The learning plan is a project planning tool that systematically reduces project uncertainties to reduce maturation time, or the time needed to reach a decision to kill a project. In practice, it is a document facilitating an iterative learning process for project teams to resolve uncertainties within four categories: technical, market, organizational and resource uncertainties. The learning plan encourages project teams to work in learning loops, that is: identify the most critical unknowns, develop assumptions for them and test them. The output of a learning loop is evaluated before the next iteration begins. The tool allows a team to manage the ongoing evaluation and redirection in high uncertainty projects, where specific objectives most likely are unclear or where the final goal is clear, but the pathway is uncertain.
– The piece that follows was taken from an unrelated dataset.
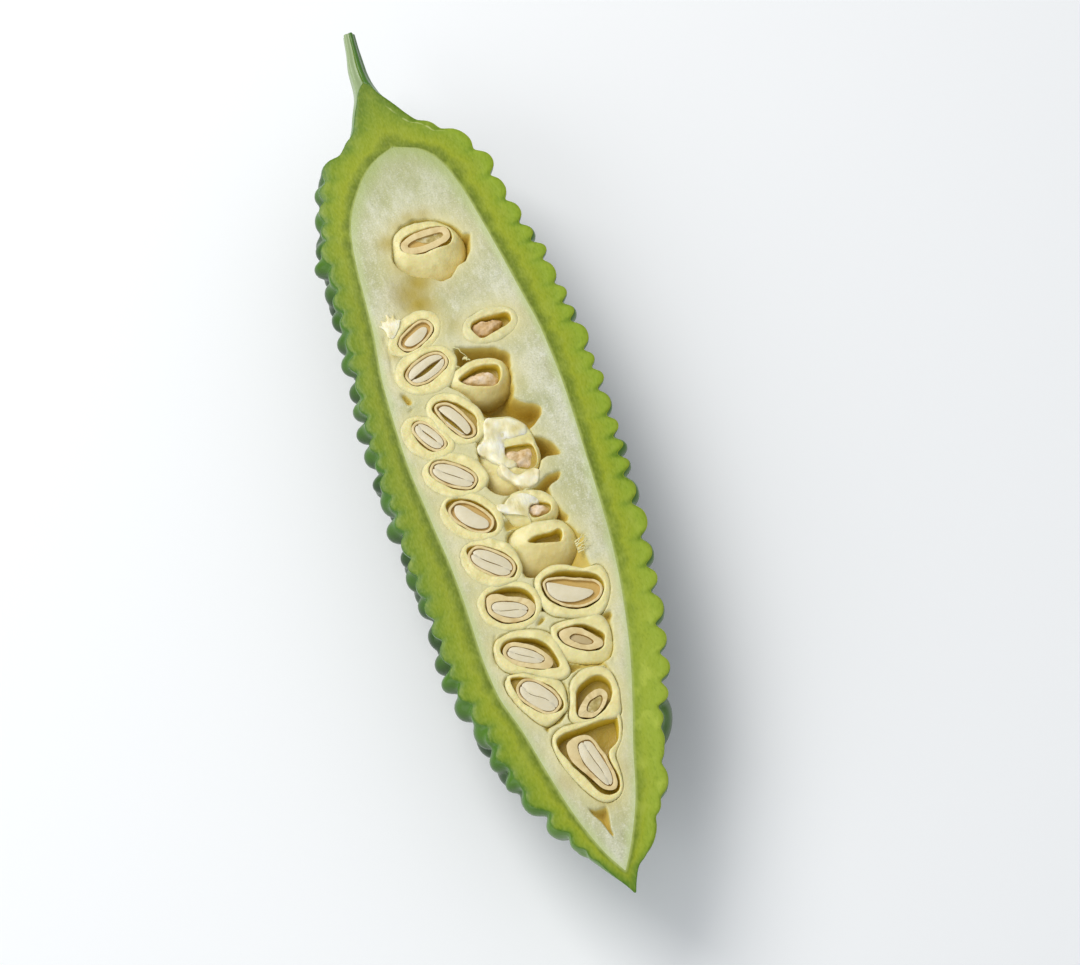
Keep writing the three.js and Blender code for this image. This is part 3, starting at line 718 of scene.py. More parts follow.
# %% Outlines that aren't plain ovals
SHAPES = {
    1: {"pulp": [(-6, 49.5), (-5, 52.6), (-2.5, 54.2), (1, 54.7), (5, 54), (8, 52), (9.7, 49.3),
                 (9.8, 46.5), (8.6, 43.8), (6.6, 41.8), (4, 40.1), (0.5, 40), (-2.6, 41.3), (-5.2, 43.4),
                 (-6.7, 46.4)],
        "hole": [(-4.5, 49), (-3.8, 50.9), (-2, 52.1), (3, 52.6), (6.8, 51.6), (7.5, 49.6), (6.4, 47.2),
                 (3.5, 47), (0, 46.6), (-3.4, 47.4)],
        "kernel": [(-1.7, 51.1), (0.3, 51.5), (3, 51.3), (6, 50.7), (6.1, 49.3), (4.2, 48.8), (1.5, 49),
                   (-0.2, 50.1)]},
    2: {"kernel": [(-10.1, 25), (-9.7, 26.1), (-8, 27.2), (-5.8, 28.3), (-4.5, 28.1), (-4.6, 26.9),
                   (-6.2, 25.3), (-8.6, 24.4)]},
    3: {"hole": [(4.7, 24.9), (5.6, 26.3), (8, 27), (11, 26.8), (13.2, 26.8), (14.1, 25.8), (13.8, 24.2),
                 (12, 23.4), (9, 22.4), (7.3, 21.7), (6.1, 22.1), (5.2, 23.4)],
        "coat": [(4.8, 24.8), (6, 26.3), (8.5, 26.6), (11.7, 26.4), (12.3, 25.3), (9.8, 23.4),
                 (6.6, 22.6)]},
    5: {"pulp": [(-4.4, 13.7), (-2.5, 15.2), (0.5, 16.4), (3.5, 17.1), (6.5, 16.9), (8.7, 16),
                 (9.9, 14.2), (10.2, 11.8), (9.4, 9.3), (7.6, 7.4), (4.6, 6.5), (1.8, 6.6), (0.2, 8),
                 (-1.6, 10.6), (-3.2, 12.2)],
        "hole": [(-1.1, 13.6), (0.8, 14.6), (4, 15.4), (6.6, 15.1), (8.1, 14), (7.6, 11.4), (6, 9.8),
                 (3, 10.5), (1, 11.2), (-0.7, 12.4)],
        "coat": [(-0.8, 13.4), (1.8, 14.1), (5.6, 13.9), (7.2, 12.6), (6.3, 10.2), (3, 10.8),
                 (0.4, 11.9)]},
    6: {"hole": [(-8.8, 7.5), (-8.3, 8.9), (-6.5, 9.3), (-4, 8.5), (-1.8, 6.3), (-0.3, 3.5), (-0.6, 0.8),
                 (-1.6, -1.2), (-3.5, -1.3), (-5.5, 0.5), (-7.2, 3.6)],
        "coat": [(-8.4, 7.7), (-7.8, 8.8), (-6, 8.9), (-4, 7.8), (-2.4, 5), (-1.2, 1.8), (-1.2, -0.4),
                 (-2.6, -1.2), (-4.3, -0.6), (-6.2, 2), (-7.8, 5.2)]},
    7: {"hole": [(-14.4, 3.2), (-13.9, 5.7), (-12.5, 6.2), (-10.8, 5.2), (-9, 2), (-7.9, -0.5),
                 (-8.4, -1.8), (-10, -2.3), (-11.8, -2), (-13.4, 0)]},
    8: {"pulp": [(0.6, 2.2), (5, 1.9), (8.4, 0), (9.9, -3.5), (10.2, -7), (9.8, -11), (7.2, -14.4),
                 (4, -16.3), (0.6, -16.5), (-2, -14.6), (-2.9, -11.5), (-2.4, -7), (-1.6, -2.5)],
        "hole": [(2.4, -6.2), (4.5, -5.6), (8.6, -6), (9.6, -7.8), (9.5, -10), (8.4, -11.8), (6, -11.6),
                 (3.6, -9.9)],
        "coat": [(2.5, -6.4), (4.6, -5.9), (8.6, -6.4), (9.4, -8), (9, -10.2), (7.8, -11.4), (6, -11.2),
                 (3.6, -9.6)]},
    10: {"hole": [(4.2, -20.4), (6, -19.8), (8.4, -20.6), (9.1, -21.8), (8, -23.2), (5, -23.4),
                  (4.2, -22.2)],
         "coat": [(4.4, -20.6), (6, -20.1), (8, -20.8), (8.8, -21.9), (7.6, -23), (5, -23.1),
                  (4.4, -22.1)]},
    11: {"hole": [(-12.4, -15.6), (-11.5, -14.4), (-9.5, -14.3), (-6.5, -16), (-3.8, -19), (-3.1, -22),
                  (-3.8, -23.9), (-5.5, -24.2), (-8.5, -23), (-11, -20.5), (-12.1, -18)],
         "kernel": [(-10.9, -16.7), (-10.2, -16), (-8.8, -16.5), (-6.8, -18.9), (-5, -20.9),
                    (-4.8, -22.3), (-5.6, -22.9), (-7.6, -22.4), (-9.8, -20.6), (-11, -18.4)]},
    12: {"pulp": [(-2.2, -27), (-1.4, -25.6), (1, -24.9), (5, -24.7), (8.6, -25), (11, -26.6),
                  (12.4, -29.2), (12, -31.8), (10.6, -34.4), (8.6, -36.2), (4, -36.6), (0, -36.2),
                  (-1.6, -33.5), (-2.2, -30)],
         "hole": [(1.9, -28.6), (3.8, -27.7), (7.3, -27.7), (8.9, -27.3), (9.6, -28.2), (8.9, -29.9),
                  (8, -30.3), (5, -29.9), (2.6, -29.2)]},
    13: {"hole": [(-11.2, -27.5), (-10.2, -26.2), (-8, -26.6), (-5, -28.2), (-2.7, -31), (-2, -33.6),
                  (-3, -35.4), (-5, -35.2), (-8, -33.8), (-10.4, -31)]},
    14: {"pulp": [(1, -37), (3, -35.9), (5, -35.4), (7.2, -35.8), (9.8, -37.1), (12, -38.1),
                  (14.2, -37.8), (15.3, -39), (15.6, -41.5), (14.8, -45), (12.2, -48.7), (9, -49),
                  (5, -47.8), (1.6, -46.2), (0.3, -43), (0.3, -39.6)],
         "hole": [(1.6, -39), (3, -37.4), (6, -37), (9.5, -38), (13, -39.6), (14.3, -42), (13.7, -44.5),
                  (12, -46.2), (8, -46.8), (4.5, -45.4), (1.9, -42.5)],
         "coat": [(2, -39.2), (2.6, -38.2), (4, -38), (7, -38.7), (10.5, -40), (13, -41.2), (13.9, -43.3),
                  (12.3, -45.7), (8.5, -46.4), (4.7, -45), (2.3, -42.2)],
         "kernel": [(2.7, -39.7), (3.4, -38.9), (7.4, -41), (11.6, -43.2), (10.9, -44.4), (7.5, -44.8),
                    (4.4, -43.7), (2.7, -41.5)]},
    15: {"hole": [(-10.9, -40), (-10, -38), (-7, -37.4), (-3.5, -37.9), (-1.2, -40), (-0.6, -42.8),
                  (-1.5, -45), (-4, -46), (-7, -45.8), (-9.5, -44.5), (-10.9, -42.3)],
         "coat": [(-10.7, -40), (-9.8, -38.4), (-7.6, -38.5), (-6.2, -39.5), (-5, -39.9), (-2.8, -40.7),
                  (-1.1, -42.5), (-1.2, -44.3), (-3, -45.6), (-6, -45.8), (-9, -44.6), (-10.7, -42.3)],
         "kernel": [(-9.8, -41), (-9.2, -40.3), (-7.5, -40.3), (-4.5, -41.4), (-2.7, -42.9),
                    (-2.9, -44.2), (-5, -44.9), (-8, -43.6), (-9.6, -42.2)]},
    16: {"pulp": [(0.6, -50), (1.2, -48.6), (4, -48.4), (8, -48.8), (11.6, -49.2), (12.6, -52),
                  (12.2, -55.5), (10.6, -59), (8, -59), (4, -58.2), (1.2, -56.6), (0.4, -53)],
         "hole": [(1.8, -50.6), (3.5, -49.9), (7, -50.1), (9, -51.2), (11, -53.6), (10.6, -55.1),
                  (9.6, -56.5), (7, -56.5), (4, -54.9), (2, -52.7)],
         "coat": [(2, -50.7), (4, -50.2), (6.6, -50.8), (8, -52.2), (10.1, -54.9), (9.6, -56.2),
                  (7, -56.2), (4, -54.7), (2.2, -52.6)],
         "kernel": [(4.1, -52.2), (5.4, -52), (7.4, -53.3), (8.2, -54.6), (7.2, -54.9), (5.4, -54),
                    (4.2, -53)]},
    17: {"pulp": [(-12.2, -51), (-11, -48.6), (-8.4, -47.8), (-5, -47.9), (-2, -48.8), (0.4, -50.4),
                  (1.2, -53.5), (1.8, -57), (1.8, -59.8), (-0.2, -61), (-3, -59.8), (-7, -57.4),
                  (-10.4, -56.4), (-12, -54.2)],
         "hole": [(-10.8, -51.6), (-10, -49.8), (-8, -49.1), (-4.5, -49.9), (-1.4, -52), (0, -55.5),
                  (-0.1, -58.2), (-2.5, -57.9), (-6, -56.8), (-9.3, -54.5)],
         "coat": [(-10.5, -52), (-9.8, -50.3), (-8, -50), (-5, -51.2), (-2, -54), (-1, -56.3),
                  (-1.8, -57.7), (-4.5, -57.3), (-7.5, -56), (-9.8, -54)],
         "kernel": [(-9.6, -51.9), (-8.6, -51), (-6.8, -51.4), (-4, -53.4), (-2.6, -55), (-3, -55.9),
                    (-5, -55.8), (-7.8, -54.4), (-9.4, -53)]},
    18: {"pulp": [(-12.2, -59), (-11, -57.2), (-8, -57.2), (-4, -59.4), (-1, -61), (-0.4, -63.2),
                  (-1.4, -66.6), (-3.4, -68.9), (-6.8, -69.9), (-9.2, -67), (-11.2, -63)],
         "hole": [(-10.9, -58.6), (-10.4, -57.5), (-8.3, -58.1), (-6, -59.3), (-3, -62), (-1.7, -65),
                  (-2.3, -67.2), (-4.5, -67.6), (-7, -66.6), (-9.3, -64), (-10.3, -61.3)]},
    19: {"pulp": [(0.8, -62.6), (2.6, -60.8), (5, -60), (7.6, -60.4), (9.6, -62.2), (10.2, -65),
                  (9.6, -69), (8.6, -72), (4, -71.8), (0, -71.4), (-1.6, -69.9), (-0.6, -67), (0.1, -65)],
         "hole": [(0.2, -69.3), (1, -66.5), (2, -64), (4.5, -62.5), (7, -62.2), (8.7, -64), (8.7, -66.5),
                  (7.6, -68.5), (5.8, -70), (3, -71), (0.9, -70.6)],
         "coat": [(0.4, -69.4), (2.2, -67), (4.5, -65.4), (6.8, -65.4), (7.4, -67), (6.3, -69.2),
                  (3.6, -70.8), (1.2, -70.4)],
         "kernel": [(2.6, -69.2), (3.3, -67.8), (4.8, -67), (6.1, -66.7), (6.1, -67.8), (4.9, -69.2),
                    (3.6, -69.8)]},
    20: {"pulp": [(-6.5, -73.4), (-4.6, -71.6), (-1, -71.2), (4, -71.6), (8.2, -71.4), (8.6, -73),
                  (7.4, -76.8), (5.2, -80), (5, -84), (4.4, -87.6), (2, -89.4), (-0.6, -89), (-3, -86),
                  (-5, -81.5), (-6.3, -77.5)],
         "hole": [(-5.8, -74.3), (-4.2, -72.9), (1, -72.3), (7.5, -71.8), (7.9, -73), (6.8, -76.8),
                  (4.2, -79.2), (4.1, -82), (4.4, -85), (3.7, -87.5), (1.6, -88.2), (-0.6, -86.6),
                  (-2.4, -83), (-4.6, -78.5)],
         "coat": [(-4.2, -77.5), (-3.6, -74.9), (-1.6, -74), (0.6, -74.2), (2, -76), (3.1, -79.5),
                  (3.9, -83.5), (3.6, -86.6), (2, -87.4), (0.2, -86), (-1.6, -83), (-3.4, -80)],
         "kernel": [(-1.8, -78), (-1.5, -76), (-0.2, -75.4), (1.2, -76), (2.1, -79), (3, -83),
                    (2.8, -85.6), (1.6, -86), (0, -83.5), (-1.3, -80.6)]},
}
MEASURED_SEED_4 = np.array([-7.2, 18.0])
SHIFT = ellipse_of(hull_of(top_outline("seed_coat_04")))[0] - MEASURED_SEED_4
print("from the drawn outlines to the frame:", np.round(SHIFT, 2))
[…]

The learning produced by learning loops gives managers a foundation to decide on an ongoing basis whether the cumulative learning is of sufficient value to warrant continuing the project. [1]



Figure 1: Re-edited version of the Learning Plan template developed by Rice et al. (2008).[1]

Cash and Kreye (2017) defines uncertainty as "perceived lack of knowledge by an individual, in the form of deficiencies in any stage or activity of the process that can be characterized as not definite, not known, or not reliable". [2] When such uncertainties are high in a project, project teams often need to proceed based on assumptions rather than known facts. This is typically the case for innovation projects where the final market may be unclear. The significance and number of uncertainties make it complex to define milestones and the pathways to achieving them. In these projects, it is more useful to use a learning based approach to counter project uncertainties.

The learning plan offers an iterative learning based approach that systematically turns unknowns into knowns. The tool is shown on figure 1 and is implemented at the planning stage of a project. The learning produced using the tool reduces uncertainty and allows a project team to evaluate and redirect the project in a proactive way when objectives may be unclear or when the goal is clear, but the path is uncertain. From a management perspective, the learning plan is able to reduce either the maturation time or the time needed to reach a decision to kill the project by as much as 50%. It does so by providing a foundation on which management can decide on an ongoing basis whether the cumulative learning is of sufficient value to warrant continuing the project .[3] This article describes what the learning plan is, how to implement it and highlights the benefits and limitation of the tool.

There is no standardized version of the learning plan, however, different versions contain the basic steps:[1]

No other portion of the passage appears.